Following the meeting with the Africans, EU leaders were to meet among themselves on Friday, and hear an update on the commission's negotiations with Turkish President Tayyip Erdogan to find ways to discourage Syrian refugees from leaving Turkey for the EU.
Officials and diplomats said that EU leaders were likely to agree to a request from Erdogan for an EU-Turkey summit, if such a deal can be concluded, possibly in the coming weeks.
Last week, the European Commission said it expected some three million asylum seekers to arrive in the EU by 2017 and that, if they were integrated into the workforce, they would boost the EU's economic output and even improve public finances in the longer term.
The leaders discussed inviting Turkish President Tayyip Erdogan to a summit in Brussels this month to seal an accord to curb migration, EU officials said.
The executive European Commission, whose deputy chief Frans Timmermans is leading negotiations with Ankara on joint measures to cut the numbers of Syrian refugees and other migrants leaving Turkey, put forward next Sunday, November the 22nd, for a Brussels summit, officials said. However, leaders were still debating options.

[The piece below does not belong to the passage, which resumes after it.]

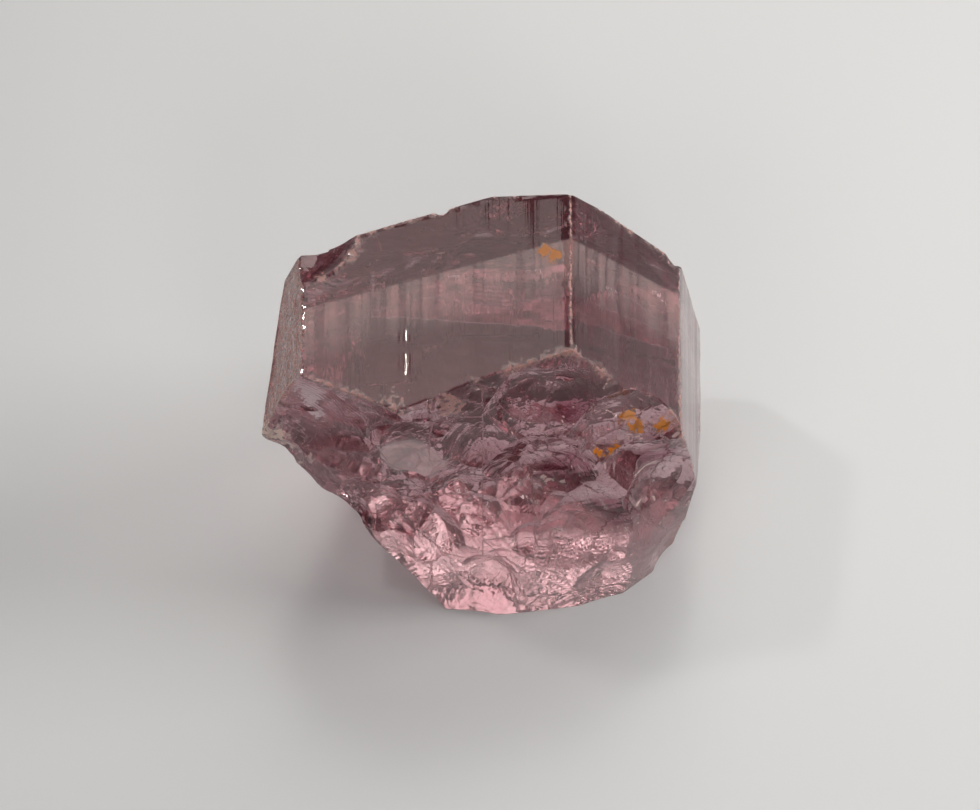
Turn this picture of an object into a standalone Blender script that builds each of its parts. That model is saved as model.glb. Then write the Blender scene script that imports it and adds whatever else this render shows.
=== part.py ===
"""Rough pink tourmaline: one broken length of a finely ridged prism, resting on a broken flat.

The crystal grew as a prism whose long axis runs from front to back and rises a little to the back.
Three of its grown faces are left on top. Its ends, flanks and underside are fractures, each one a
wavy plane, with shell-shaped hollows where chips came away.
Sizes are in millimetres up to the point where a mesh is written, which is in metres.
"""
import math

import bmesh
import bpy
import numpy as np
from mathutils import Matrix, Vector

# Driving dimensions, in millimetres and degrees
MM = 0.001
HEART = Vector((0.054, 0.1285, 5.4))
AXIS_RISE = 10.0
PRISM_LENGTH = 19.0
RIDGE_WIDTH = 0.62
RIDGE_DEPTH = 0.028
WAVE_LENGTHS = (3.1, 1.6)
WAVE_SHARES = (0.68, 0.32)
CUTTER_SPAN = 20.0
CUTTER_THICKNESS = 10.0
CUTTER_STEP = 0.8
SLIVER = 0.02
BALL_DETAIL = 5

# Grown faces round the long axis: turn from straight up, distance from the heart
PRISM_FACES = (
    (-8.0, 5.46),
    (52.0, 5.48),
    (82.0, 5.70),
    (112.0, 6.84),
    (172.0, 6.90),
    (-128.0, 6.90),
    (-74.0, 6.24),
)

# Fractures: compass direction faced (0 is +X, 90 is +Y), lift above level, distance from the heart,
# height of the waves
BREAKS = {
    "front_middle": (-83.6, 5.2, 3.86, 0.10),
    "front_left": (-115.9, -1.0, 4.45, 0.12),
    "front_right": (-50.1, -1.9, 5.48, 0.10),
    "flank_left_under": (-150.8, -30.4, 5.36, 0.12),
    "flank_left_back": (156.8, -13.4, 4.82, 0.12),
    "flank_right": (-7.0, -8.4, 6.40, 0.05),
    "back_middle": (88.8, 11.3, 3.46, 0.05),
    "back_left": (104.8, 10.9, 3.32, 0.05),
    "back_right": (78.1, 11.1, 3.98, 0.05),
    "back_under": (84.0, -16.3, 4.70, 0.10),
    "base": (0.0, -90.0, 5.40, 0.0),
    "slope_left": (-78.3, 22.0, 4.70, 0.10),
    "slope_right": (-66.5, 19.0, 4.78, 0.10),
}

# Shell-shaped hollows: middle of the mouth measured from the heart, compass direction and lift it
# faces, half width, half height, depth
HOLLOWS = {
    "plum_bowl": ((1.9, -3.1, 3.7), -84.0, 20.0, 1.50, 1.30, 0.34),
    "right_bowl": ((3.8, -2.9, 2.2), -62.0, 16.0, 1.90, 1.40, 0.40),
    "ledge_shell": ((4.4, -3.2, 1.0), -62.0, -2.0, 1.40, 1.00, 0.34),
    "middle_shell": ((1.7, -3.7, 0.9), -86.0, 2.0, 1.90, 2.00, 0.50),
    "ripple_shell": ((-2.1, -3.9, 2.2), -98.0, 8.0, 1.30, 1.55, 0.42),
    "left_shell": ((-4.5, -2.8, 1.7), -121.0, 4.0, 1.60, 2.20, 0.42),
    "left_tip": ((-6.0, -2.0, -0.4), -140.0, -24.0, 0.80, 1.00, 0.22),
    "left_low_shell": ((-3.8, -3.1, -1.0), -108.0, -8.0, 1.20, 1.30, 0.28),
    "dark_shell": ((-0.9, -4.0, 0.0), -76.0, 8.0, 1.25, 1.05, 0.30),
    "oval_shell": ((-2.3, -3.8, -2.5), -124.0, -2.0, 0.75, 1.55, 0.22),
    "low_middle": ((-0.4, -4.2, -3.3), -96.0, -8.0, 1.70, 1.40, 0.24),
    "hackle_shell": ((2.5, -3.8, -2.0), -78.0, -4.0, 1.90, 1.30, 0.34),
    "low_right_foot": ((3.4, -3.9, -4.3), -72.0, -8.0, 1.60, 1.00, 0.22),
    "right_shell": ((4.8, -3.1, -1.0), -46.0, 2.0, 1.40, 2.20, 0.36),
    "right_foot": ((5.3, -2.4, -4.5), -38.0, -16.0, 0.90, 0.90, 0.24),
    "top_left_chip": ((-4.7, 0.5, 5.1), 128.0, 62.0, 1.00, 0.75, 0.20),
    "top_right_chip": ((5.5, 2.5, 2.4), 52.0, 30.0, 0.70, 0.60, 0.16),
    "back_bowl": ((1.2, 3.9, -0.6), 88.0, 6.0, 2.60, 2.90, 0.42),
    "back_high": ((-1.6, 3.2, 3.2), 104.0, 14.0, 2.00, 1.60, 0.22),
    "back_left_bowl": ((-3.5, 2.4, -0.9), 134.0, -4.0, 1.90, 2.30, 0.50),
    "right_chip": ((6.1, 0.8, -3.5), -4.0, -12.0, 1.30, 1.10, 0.26),
    "under_left_bowl": ((-4.1, -1.0, -2.8), -160.0, -34.0, 2.10, 1.70, 0.42),
}


def clear_scene():
    for old in list(bpy.data.objects):
        bpy.data.objects.remove(old, do_unlink=True)


def direction(compass, lift):
    """Unit vector from a compass direction and a lift above level, both in degrees."""
    turn, rise = math.radians(compass), math.radians(lift)
    return Vector((math.cos(turn) * math.cos(rise), math.sin(turn) * math.cos(rise), math.sin(rise)))


def facing(normal, middle):
    """Matrix that carries local Z to a direction and the local origin to a place."""
    return Matrix.Translation(middle) @ normal.to_track_quat("Z", "Y").to_matrix().to_4x4()


def lattice_values(cells, seed):
    """A fixed value from -1 to 1 for each whole-number cell of a lattice."""
    i, j, k = (cells[:, axis].astype(np.int64) for axis in range(3))
    mixed = (i * 73856093) ^ (j * 19349663) ^ (k * 83492791) ^ (seed * 2654435761)
    mixed = (mixed ^ (mixed >> 13)) * 1274126177 & 0x7FFFFFFF
    mixed = (mixed ^ (mixed >> 15)) & 0xFFFF
    return mixed / 32767.5 - 1.0


def waves(points, length, seed):
    """Smooth lattice noise from -1 to 1 whose features are about one length wide."""
    scaled = points / length
    low = np.floor(scaled)
    part = scaled - low
    part = part * part * (3.0 - 2.0 * part)
    total = np.zeros(len(points))
    for corner in np.ndindex(2, 2, 2):
        share = np.prod(np.where(np.array(corner) == 1, part, 1.0 - part), axis=1)
        total += share * lattice_values(low + np.array(corner), seed)
    return total


def fracture_relief(points, height, seed):
    """How far a fracture stands out of its plane: long waves plus shorter ones."""
    total = np.zeros(len(points))
    for count, (length, share) in enumerate(zip(WAVE_LENGTHS, WAVE_SHARES)):
        total += share * waves(points, length, seed + 17 * count)
    return height * total


def new_object(name, bm, hidden=False):
    """Write a mesh drawn in millimetres to an object in metres."""
    bmesh.ops.scale(bm, vec=(MM, MM, MM), verts=bm.verts)
    bmesh.ops.recalc_face_normals(bm, faces=bm.faces)
    mesh = bpy.data.meshes.new(name)
    bm.to_mesh(mesh)
    bm.free()
    shape = bpy.data.objects.new(name, mesh)
    bpy.context.scene.collection.objects.link(shape)
    if hidden:
        shape.hide_render = True
        shape.display_type = "WIRE"
    return shape


def cross_section():
    """Outline of the prism seen along its axis: straight faces stepped by shallow ridges."""
    turns = [math.radians(turn) for turn, reach in PRISM_FACES]
    normals = [np.array((math.sin(turn), math.cos(turn))) for turn in turns]
    reaches = [reach for turn, reach in PRISM_FACES]
    count = len(PRISM_FACES)
    corners = []
    for here in range(count):
        after = (here + 1) % count
        pair = np.array((normals[here], normals[after]))
        corners.append(np.linalg.solve(pair, (reaches[here], reaches[after])))
    outline = []
    rng = np.random.RandomState(7)
    for here in range(count):
        start, end = corners[here - 1], corners[here]
        length = np.linalg.norm(end - start)
        ridges = max(2, int(length / RIDGE_WIDTH))
        stops = (np.arange(ridges + 1) + 0.0) / ridges
        stops[1:-1] += rng.uniform(-0.3, 0.3, ridges - 1) / ridges
        depths = rng.uniform(0.0, RIDGE_DEPTH, ridges)
        for ridge in range(ridges):
            inset = normals[here] * depths[ridge]
            first = start + (end - start) * stops[ridge] - inset
            last = start + (end - start) * (stops[ridge + 1] - 0.12 / ridges) - inset
            outline += [first, last]
    return outline


def prism_blank():
    """The unbroken prism: its ridged outline extruded along the long axis."""
    rise = math.radians(AXIS_RISE)
    across = Vector((1.0, 0.0, 0.0))
    up = Vector((0.0, -math.sin(rise), math.cos(rise)))
    along = Vector((0.0, math.cos(rise), math.sin(rise)))
    bm = bmesh.new()
    start = HEART - along * (PRISM_LENGTH / 2)
    ring = [bm.verts.new(start + across * p + up * q) for p, q in cross_section()]
    end_face = bm.faces.new(ring)
    grown = bmesh.ops.extrude_face_region(bm, geom=[end_face], use_keep_orig=True)
    moved = [item for item in grown["geom"] if isinstance(item, bmesh.types.BMVert)]
    bmesh.ops.translate(bm, vec=along * PRISM_LENGTH, verts=moved)
    return new_object("tourmaline_crystal", bm)


def break_cutter(name, compass, lift, reach, height, seed):
    """A thick slab whose inner side is a wavy fracture plane."""
    normal = direction(compass, lift)
    place = facing(normal, HEART + normal * reach)
    steps = max(1, round(CUTTER_SPAN / CUTTER_STEP)) if height else 1
    bm = bmesh.new()
    bmesh.ops.create_grid(bm, x_segments=steps, y_segments=steps, size=CUTTER_SPAN / 2, matrix=place)
    if height:
        flat = np.array([vert.co[:] for vert in bm.verts])
        for vert, rise in zip(bm.verts, fracture_relief(flat, height, seed)):
            vert.co += normal * rise
    grown = bmesh.ops.extrude_face_region(bm, geom=bm.faces[:], use_keep_orig=True)
    moved = [item for item in grown["geom"] if isinstance(item, bmesh.types.BMVert)]
    bmesh.ops.translate(bm, vec=normal * CUTTER_THICKNESS, verts=moved)
    return new_object("cutter_" + name, bm, hidden=True)


def hollow_cutter(name, mouth, compass, lift, half_width, half_height, depth):
    """A flattened ball that sinks to a depth under its mouth, which is an ellipse."""
    normal = direction(compass, lift)
    width_radius = (half_width ** 2 + depth ** 2) / (2 * depth)
    height_radius = width_radius * half_height / half_width
    middle = HEART + Vector(mouth) + normal * (width_radius - depth)
    bm = bmesh.new()
    bmesh.ops.create_icosphere(bm, subdivisions=BALL_DETAIL, radius=1.0)
    stretch = Matrix.Diagonal((width_radius, height_radius, width_radius, 1.0))
    bmesh.ops.transform(bm, matrix=facing(normal, middle) @ stretch, verts=bm.verts)
    return new_object("hollow_" + name, bm, hidden=True)


def subtract(shape, cutter):
    boolean = shape.modifiers.new(cutter.name, "BOOLEAN")
    boolean.operation = "DIFFERENCE"
    boolean.solver = "EXACT"
    boolean.object = cutter


def weld_slivers(shape):
    """Close the needle-thin triangles that the cuts leave along crossing edges."""
    weld = shape.modifiers.new("weld_slivers", "WELD")
    weld.merge_threshold = SLIVER * MM


def pink_tourmaline():
    """Clear pink crystal with a glassy surface."""
    material = bpy.data.materials.new("pink_tourmaline")
    material.use_nodes = True
    shader = material.node_tree.nodes["Principled BSDF"]
    shader.inputs["Base Color"].default_value = (0.42, 0.20, 0.23, 1.0)
    shader.inputs["Roughness"].default_value = 0.15
    shader.inputs["Metallic"].default_value = 0.0
    return material


def build():
    clear_scene()
    crystal = prism_blank()
    crystal.data.materials.append(pink_tourmaline())
    for seed, (name, values) in enumerate(BREAKS.items()):
        subtract(crystal, break_cutter(name, *values, seed))
    for name, values in HOLLOWS.items():
        subtract(crystal, hollow_cutter(name, *values))
    weld_slivers(crystal)


build()
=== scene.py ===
"""Looks of the rough pink tourmaline: the stone's fine surface, its material, a pale floor and soft light."""

import math

import bpy
import numpy as np
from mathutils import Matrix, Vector


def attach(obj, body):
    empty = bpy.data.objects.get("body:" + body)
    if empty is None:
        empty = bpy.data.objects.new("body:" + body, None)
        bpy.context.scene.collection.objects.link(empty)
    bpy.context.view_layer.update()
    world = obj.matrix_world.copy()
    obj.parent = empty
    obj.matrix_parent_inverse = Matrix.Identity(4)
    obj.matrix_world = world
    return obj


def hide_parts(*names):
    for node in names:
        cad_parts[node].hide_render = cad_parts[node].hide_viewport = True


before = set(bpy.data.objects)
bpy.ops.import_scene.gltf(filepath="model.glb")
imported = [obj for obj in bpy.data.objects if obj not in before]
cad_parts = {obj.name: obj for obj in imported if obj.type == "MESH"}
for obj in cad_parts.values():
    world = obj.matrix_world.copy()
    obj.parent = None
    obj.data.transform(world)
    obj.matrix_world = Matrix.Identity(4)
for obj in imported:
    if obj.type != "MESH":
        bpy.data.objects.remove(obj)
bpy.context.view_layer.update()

# Sizes in millimetres, angles in degrees, places in the frame of the solid
MM = 0.001
HEART = np.array((0.054, 0.1285, 5.4))
AXIS_RISE = 10.0
WAVE_LENGTHS = (3.1, 1.6)
WAVE_SHARES = (0.68, 0.32)

# Fine surface: grid lines along one side of the cube, and how far the directions lean to the front
GRID = 128
FRONT_LEAN = 0.22
FLAKE_COUNT = 110

# Facets of broken ground: size, height, and the shape of one facet in parts of its size
FACET_SIZE = 1.5
FACET_HEIGHT = 0.62
FACET_STRETCH = np.array((1.0, 1.0, 0.8))
FACET_JITTER = 0.42
FACET_STEP = 0.15
FACET_HOLLOW = 0.3
FACET_TILT = 0.75
CRACK_START = 0.8
CHIP_SIZE = 0.55
CHIP_HEIGHT = 0.20
LEAST_TAKEN = 0.08
CALM_SHELLS = ("ripple_shell", "plum_bowl", "oval_shell", "back_bowl")

# Low relief: sizes across and depths
CRUMB_SIZE = 0.24
CRUMB_HEIGHT = 0.008
TERRACE_SIZES = (0.55, 0.21)
TERRACE_LENGTH = 26.0
TERRACE_HEIGHT = 0.006
PIT_SIZE = 0.5
PIT_DEPTH = 0.10
WEAR_SIZE = 0.22
WEAR_DEPTH = 0.05

# Widths over which one kind of ground passes into the next
CREASE_WIDTH = 0.12
EDGE_WIDTH = 0.10
RIM_WIDTH = 0.35
ROOM_WIDTH = 1.2
FOOT_HEIGHT = 3.5

# The worn face is the last of the grown faces
WORN_FACE = 6
WORN_SHARE = 0.85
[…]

Aware of Europe's weak bargaining position with Erdogan following his party's convincing election victory this month, some national governments are wary of rushing to satisfy a demand of the Turkish leader for higher-level contacts. Some have insisted in recent days that they would only agree to an EU-Turkey summit once an accord was fully negotiated.
EU officials said, however, that Ankara was keen to fix a summit before it would start implementing its commitments to step up border security - measures it is taking in return also for EU grants, worth a possible near-$5 billion, a deepening of its EU membership negotiations and easier EU visas for Turks.
The Commission proposed to the leaders meeting in Valletta that Ankara be offered the $4.956 billion "refugee grant facility" for the next two years to help Turkey accommodate the more than two million Syrians it is hosting.
Of that, almost $826,000 would come from the EU budget and the rest, under the Commission proposal, from the 28 member states according to their national incomes.